Water has been a central element in much of my work, representing both life and destruction, beauty and devastation. In my diptych Salt Encrustations #2 & #3, Lake Magadi, Kenya, 2017, water certainly plays to this duality: a life-giving force and as a harbinger of environmental transformation. Lake Magadi’s unique landscape, with its vivid salt encrustations, tells a story of geological and ecological change, shaped by the presence and evaporation of this essential element. The colour blue, which I cannot say that I consciously lean into, but is certainly highlighted in much of my work, can definitely be seen as more than just a visual element; it symbolises the delicate balance between natural beauty and the consequences of human activity. Blue is the colour our eyes pick up when looking at vast oceans and clear skies, evoking a sense of tranquillity, purity, vitality. Yet, in the context of my work, it also serves as a poignant reminder of the fragile state of our water bodies. The hues of blue found in both natural and artificial objects underscore the interconnectedness of human industry and the environment. They remind us that our actions reverberate through the natural world, often in ways that are as strikingly beautiful as they are concerning. Through these images, I hope to provoke a deeper understanding and reflection on our relationship with water. It is a vital resource that sustains life, yet it is also one we have profoundly impacted through our industrial endeavours.
In your art, what is ugly and dangerous to nature almost looks charming, thus generating a sort of alienating amazement in us. Don’t you fear that an ‘altered’ research for truth in images, even if only from an aesthetic point of view, might diminish the scope of environmental issues for the sheer predominance of the solemnity of vision?
I have always shied away from the term “disaster aesthetics” because so much of what I photograph is not “disaster” per se, but “business as usual”. And I also wouldn’t consider my photographs an “altered” research for truth… these landscapes are photographed exactly as they would be seen by the naked eye and while of course I am also always in search of something that is visually aesthetic, even beautiful, I actually find it is more helpful in raising awareness and resonating with audiences.
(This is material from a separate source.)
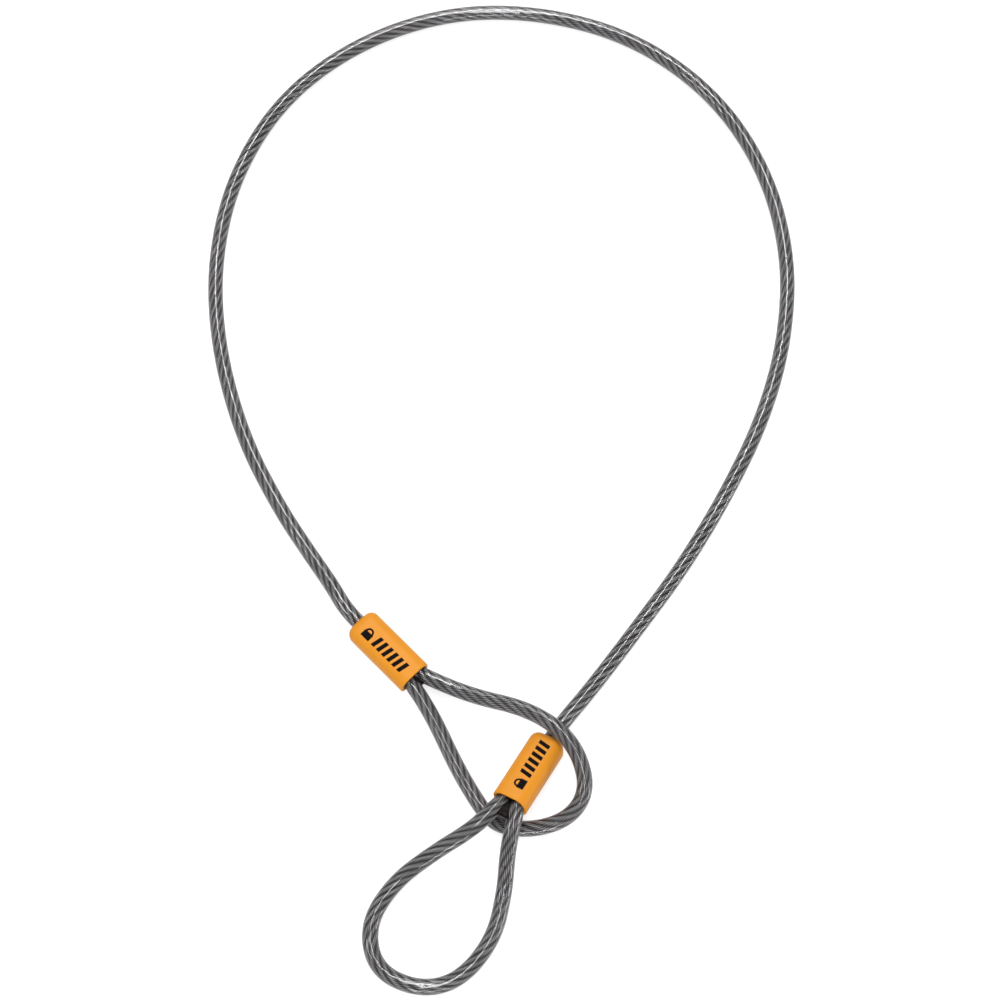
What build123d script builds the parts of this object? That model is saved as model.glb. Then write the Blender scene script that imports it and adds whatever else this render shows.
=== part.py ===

It is the aesthetic quality that draws people into the images, that makes them stop and take time with each photograph, and in those moments of observation the realisation of what they are seeing dawns and from there you get a deeper understanding of what is happening to the planet.
When you look again at high-definition prints of your photographs, even a long time after, have you ever felt newly inspired or have you ever seen the subjects you previously studied and photographed under a new light, maybe finding new meanings that at first you hadn’t thought of?
I’m not sure if I have found new meaning in my images per se, after returning to them over a long period of time, but there are definitely instances – even in the initial weeks after a shoot where I am reviewing footage and looking at test prints – when I notice details and become awestruck by things I did not necessarily comprehend fully or pick up on while photographing things in the moment, especially from an aerial vantage point. It’s one of the things I love about large format photography, and my desire to have these works seen at the scale they are intended to be shown – in an exhibition setting like BURTYNSKY: Extraction/Abstraction at M9. An example of such a “surprise” moment is actually in this show. In Salt Ponds #3, Near Tikat Banguel, Senegal, 2019 the dark grey, feather-like patterns surrounding the salt ponds in this image are actually thousands upon thousands of footprints left by the artisanal harvesters, but that’s a detail you might only observe when standing in front of the real, large-scale photograph.